November 9-12, 2023

WestBund, Shanghai

Lechbinska Gallery is delighted to present the solo exhibition of Luo Mingjun. This is a unique opportunity to immerse yourself in the world of an internationally acclaimed and highly regarded artist who explores the notions of identity and memory. Her art is an expression of her life experience, the interweaving of her Chinese origins and her new Swiss foundation.

We look forward to having you visit us at the booth DQ2, the Dome!
Born in 1963 in Nanchong, Sichuan Province, China, Luo Mingjun studied fine arts at the Academy of Fine Arts of Hunan Normal University from 1979 to 1983, specializing in oil painting. In the same institution, she worked as an assistant drawing teacher, earning the prestigious Hunan Province Award in 1984. In 1987 she moved to Switzerland.

The journey of rediscovery began with the abandonment of oil painting on canvas in the 1990s, opting, at that moment, for Chinese ink and paper, yet reinventing it. Therefore, instead of black ink on white paper, the artist employs white paint on untouched canvas, preserving the fundamental elements of the first technique - fluidity and support as an essential part of the composition. It is a harmonious fusion of light and shadow, yin and yang. This prowess is reflected in the showcased artworks, Nuage (2019) and Flow to the Sea (2021). Both are characterized by delicate strokes of diluted white on vast contrasting canvases. The consciously and skilfully left empty space prompts the observer to contemplate the artwork, to explore it through their own imagination. Luo Mingjun's art evokes emotions, inviting us to feel the energy of the two elements that she paints, air and water.

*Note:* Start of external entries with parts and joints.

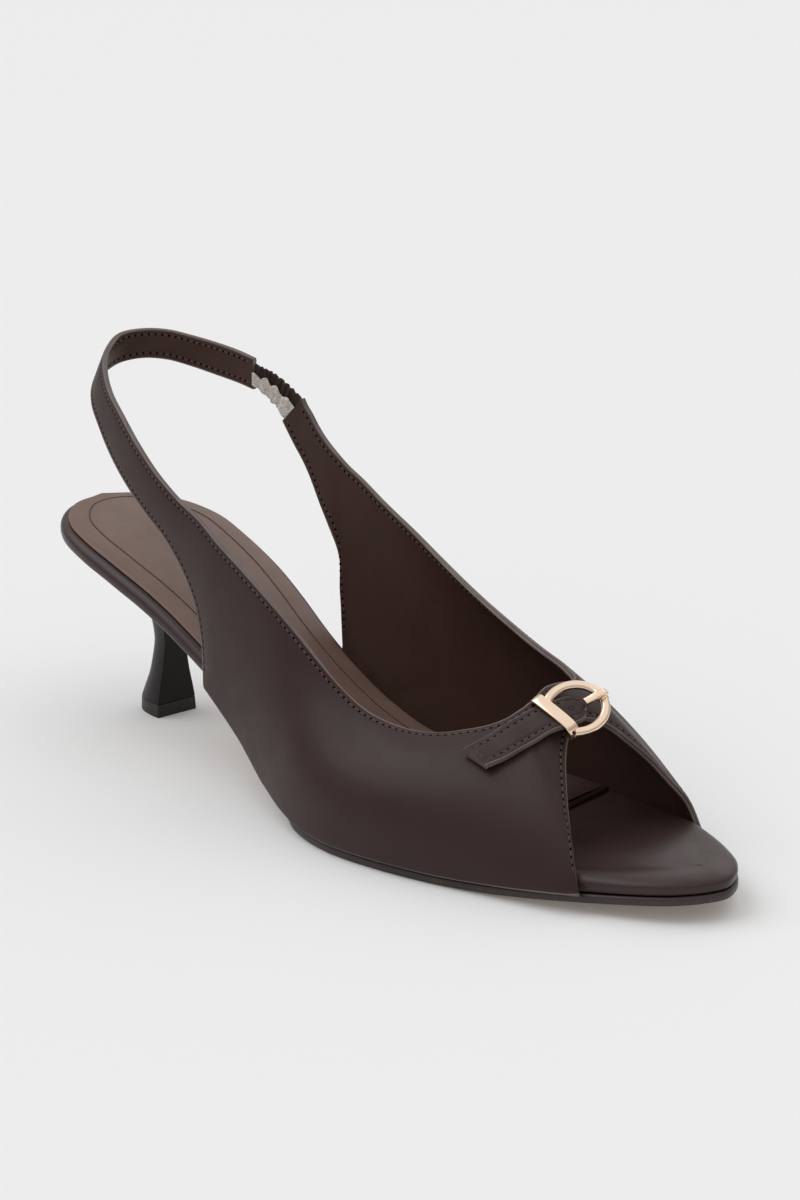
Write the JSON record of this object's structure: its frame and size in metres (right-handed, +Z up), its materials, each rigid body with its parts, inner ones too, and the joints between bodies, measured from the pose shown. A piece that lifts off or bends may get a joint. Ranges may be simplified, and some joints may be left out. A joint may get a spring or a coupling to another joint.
{
  "type": "slingback sandal",
  "caption": "Open-toe slingback sandal for the right foot, with a low slim heel, a banded vamp, a buckled strap and an elastic at the inner side.",
  "frame": {"origin": "middle of the footprint box on the ground", "axes": "+X towards the toe, +Y towards the medial side of the right shoe, +Z up"},
  "size_m": [0.2522, 0.0794, 0.1126],
  "materials": {
    "leather": "smooth, soft sheen",
    "sock": "matt",
    "sole": "matt",
    "heel": "smooth, soft sheen",
    "tip": "matt",
    "elastic": "woven",
    "metal": "polished, pale rose gold"
  },
  "bodies": {
    "root": {"outsole": "sole", "footbed": "leather", "sock": "sock", "heel": "heel", "heel_tip": "tip", "upper": "leather", "gore_elastic": "elastic", "gore_cover": "leather", "buckle_strap": "leather", "buckle_ring": "metal", "buckle_bar": "metal", "buckle_prong": "metal"}
  },
  "joints": []
}
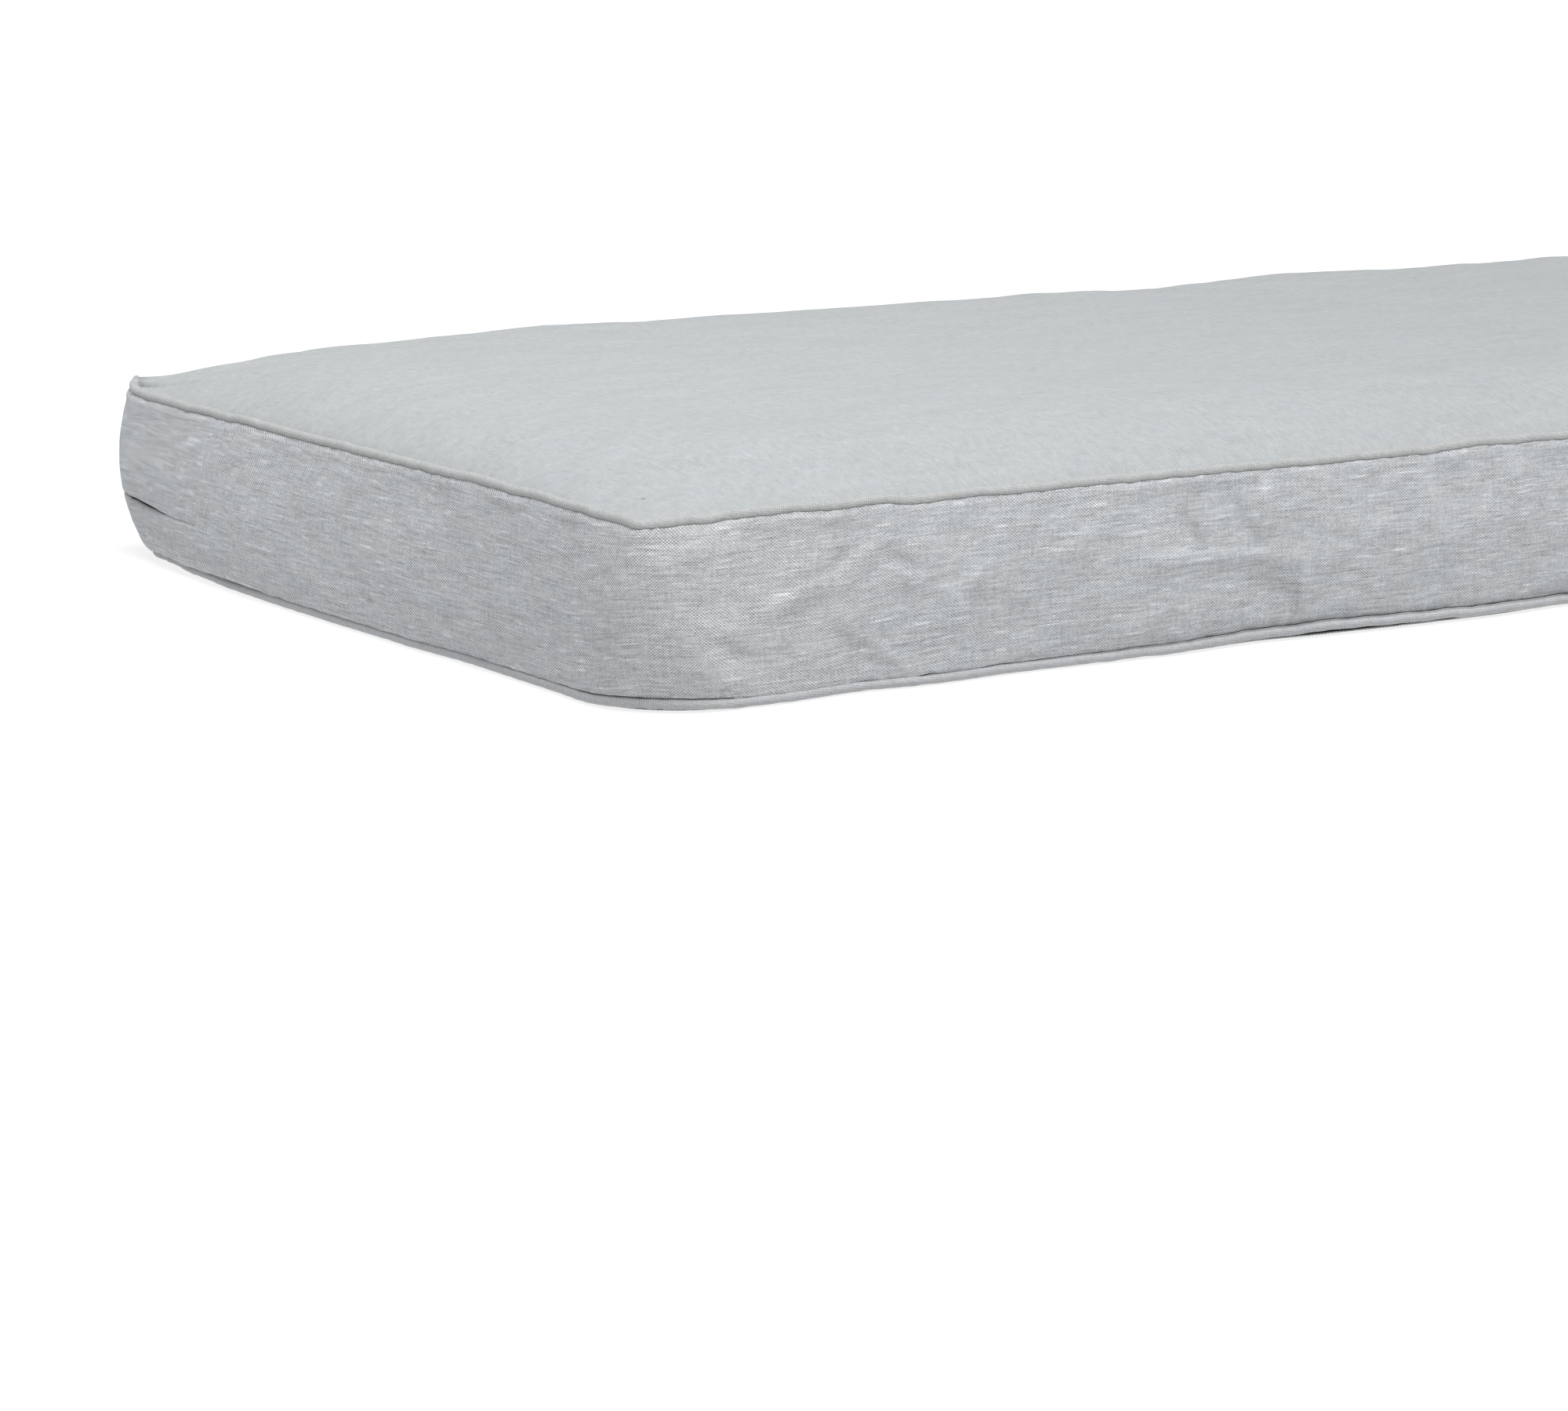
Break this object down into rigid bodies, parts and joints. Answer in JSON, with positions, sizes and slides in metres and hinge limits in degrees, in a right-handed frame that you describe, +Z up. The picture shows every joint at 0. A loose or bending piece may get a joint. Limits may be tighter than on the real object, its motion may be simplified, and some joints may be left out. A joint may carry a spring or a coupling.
{
  "type": "piped daybed mattress cover on its mattress",
  "caption": "Box-shaped linen daybed cover with piped seams, crowned top and a closure slit at the back, on its mattress.",
  "frame": {"origin": "centre of the flat underside, on the surface that the cover rests on", "axes": "+X along the length, +Y across towards the closure slit, +Z up"},
  "size_m": [1.9336, 0.7174, 0.145],
  "materials": {
    "linen_top": "matte plain-weave linen",
    "linen_wall": "matte plain-weave linen",
    "linen_piping": "matte bias-cut linen",
    "linen_under": "matte plain-weave linen",
    "filling": "matte ticking"
  },
  "bodies": {
    "root": {"mattress": "filling", "bottom_panel": "linen_under", "top_panel": "linen_top", "boxing_front": "linen_wall", "closure_upper": "linen_wall", "closure_lower": "linen_wall", "piping_top": "linen_piping", "piping_bottom": "linen_piping"}
  },
  "joints": []
}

An extension of these representations is exhibited by other mediums and supports, demonstrating the artist’s talent in lithography, exemplified by It’s for you (2016), as well as drawing techniques, as seen in The sea has smoothed down (2021). Both artworks echo the subjects portrayed in the oil paintings, and yet, each technique provides unique perspectives and sensations. Particularly interesting is the contrast between the three small pencil illustrations depicting a distant view of a calm sea, and the large triptych that instead shows a close-up of tumultuous waves.

We also have the opportunity to observe a charcoal composition, a medium that Mingjun began using only in recent years, discovering that it enables her to follow her instinct with greater naturalness. Gratter la nuit (2018) shows the artist’s exploration of this technique, presenting a new artistic approach, in which the treatment of light is even more distinctive.